Essex 'Shed City' school getting £8.5m

Part of the the Market Field School site
Image caption Market Field School was nicknamed 'Shed City' due to the number of temporary classrooms

A school in Essex, which was nicknamed "shed city" by its own head teacher, due to the number of classes being taught in temporary buildings, is getting £8.5m for new classrooms.

The county council revealed the funding after a campaign by the Elmstead Market special school's head Gary Smith.

The announcement was welcomed by the Prime Minister David Cameron.

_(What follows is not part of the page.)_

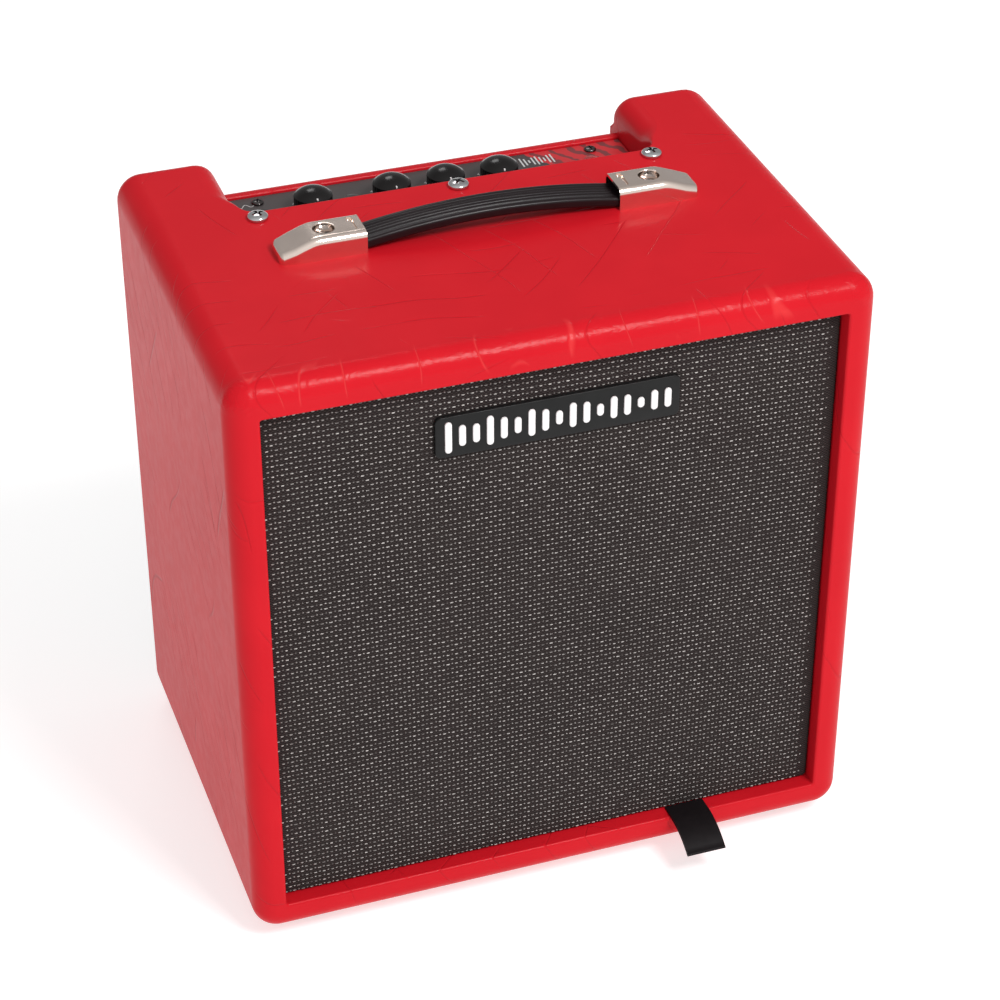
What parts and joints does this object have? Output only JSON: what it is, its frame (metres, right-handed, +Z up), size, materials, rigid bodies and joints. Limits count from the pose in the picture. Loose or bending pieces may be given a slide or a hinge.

Mr Cameron, who met Mr Smith and pupils in 2010, said it would create "a school fit for the 21st Century".

'Vote of thanks'

Mr Smith said: "I'm over the moon. This is a dream come true. This is fantastic news for wonderful pupils and staff.

"I owe a great vote of thanks to a wonderful set of people who have supported our school.

"But most of all I have the fantastic pleasure of being inspired by our pupils on a daily basis."

Peter Martin, leader of Essex County Council, said: "We need more special school places within Essex and extra provision for post-16 pupils to continue their studies.

"By expanding Market Field we are ensuring that many more Essex children with special educational needs will receive tailored and appropriate schooling."

The proposal includes creating a 140-place school with a 60-place ASD (Autism Spectrum Disorder) unit with possible residential provision.